The government has demanded that the NHS deliver a further £22 billion in “efficiency savings” between 2016 and 2020, leading to a lower level of health care spending per capita in England than in similar advanced countries.
To achieve this gutting of health care expenditure, NHS England announced yet another reorganisation, superseding the CCGs, which divides the country into 44 areas in which NHS bodies and local authorities together provide all NHS and social care services.
Each area had to provide a plan by July 2016 for implementing the cuts and restructuring its NHS services, “advised” by expensive financial consultants such as McKinsey, Deloitte or PwC, who also advise the insurance and health care industry. Key elements in these plans include the disposal of “surplus” property and assets and the involvement of the private sector with its “new models of care.”
The area plans lay the basis for moving towards a “mixed-funding insurance model,” with the budgets passed to insurers. A new system of personal health care budgets is being piloted and is to be rolled out to 5 million patients by next year.
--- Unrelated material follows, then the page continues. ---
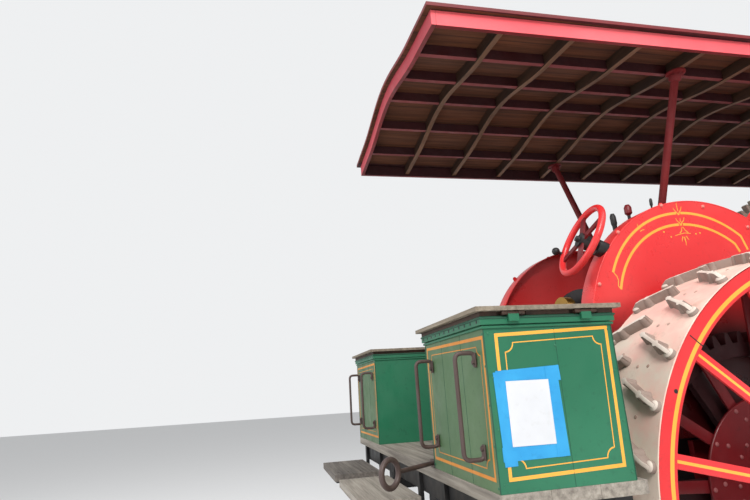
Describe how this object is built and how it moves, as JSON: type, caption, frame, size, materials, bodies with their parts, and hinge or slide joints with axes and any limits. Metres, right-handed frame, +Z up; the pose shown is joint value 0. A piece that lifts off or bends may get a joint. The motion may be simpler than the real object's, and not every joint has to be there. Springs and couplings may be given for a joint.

It paves the way for an insurance-based system, with additional charges for anything not covered under the personal health care budget—much to the delight of the insurance and health care industry.
At the same time, NHS staff will be transferred to private-sector companies, breaking up nationally negotiated wages and conditions, dividing NHS staff and pitting them against one another in a race to the bottom in terms of jobs, wages and conditions.
The authors of two articles in the Journal of the Royal Society of Medicine said that “2015 saw the greatest rise in mortality for almost 50 years in England and Wales” and accused the government’s “relentless cuts” to the health service of being behind 30,000 excess deaths in 2015. They concluded that “the evidence points to a major failure of the health system, possibly exacerbated by failings in social care” and warned that without “urgent intervention” from the government, mortality rates could continue to increase.
The scale of the cuts already imposed is vast:
* 66 Accident and Emergency/Maternity wards have already closed
* 19 more hospitals are to close
* 14,966 NHS beds have been closed
* 51 more NHS walk-in centres are set to close
The deliberate dismantling and running down of the NHS has already caused untold suffering, lengthening waiting lists, early deaths and a fall in life expectancy in Britain.